Back to sacrificing…to do this you will have to sacrifice things that you like and enjoy for the sake of learning the language. This is not something you will enjoy doing, but that is precisely why we call it a sacrifice.

So here are some thoughts to consider…

  • For those who do deputation before language school, this is even harder. Towards the end of deputation, you are excelling and exceeding in our prefield ministry and are on top of the proverbial mountain. Arriving on the mission field means you are back in the valley. Most aren’t ready for that change. This is where breakdowns happen.
  • If you are not going to work with a missionary who has a language school already established with students going through it, then there’s a good chance that you’re going to fall trap to many of these things that I wrote about, and it will be harder to create this environment (being overwhelmed by everything new–culture shock).
  • If you are going out on your own, it might seem good because you are no longer relying on anybody but the locals to learn the language.

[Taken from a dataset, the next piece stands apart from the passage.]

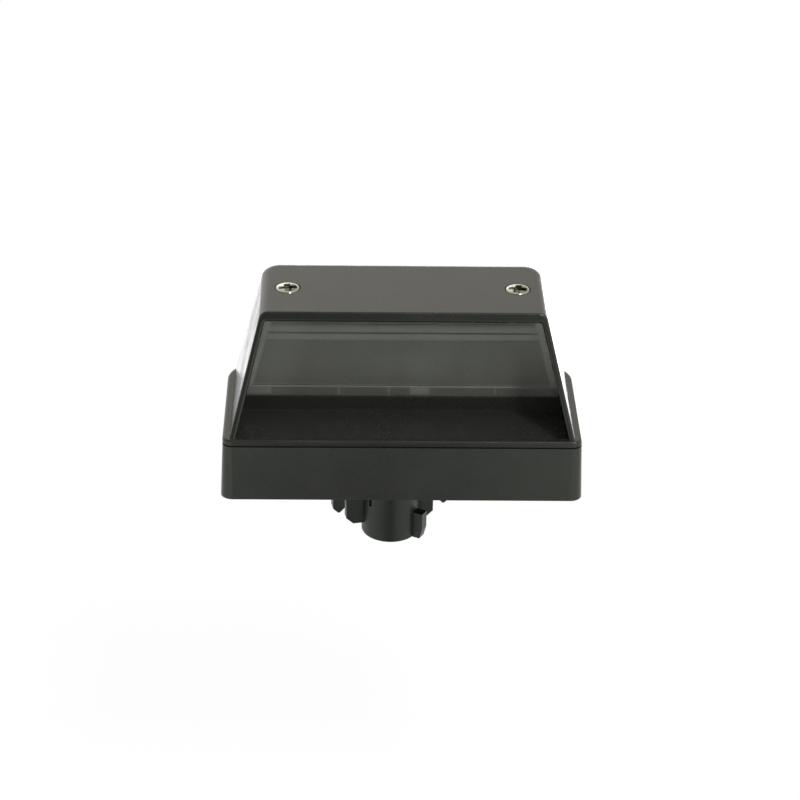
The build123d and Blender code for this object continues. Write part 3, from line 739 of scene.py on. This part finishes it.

But often that falls through. Just throwing stuff together usually doesn’t work. You might say you are doing language school, but there’s no real plan if you are honest. Time is ticking away… ticking away at the first year that is so foundational. Have a real plan.

Therefore, sacrifice what is needed to make an environment of learning. Have a plan. A real plan about how you are going to learn the language. Do real school, but don’t just rely on it. You need an environment of learning. You have one year, give it your best shot! You can do it!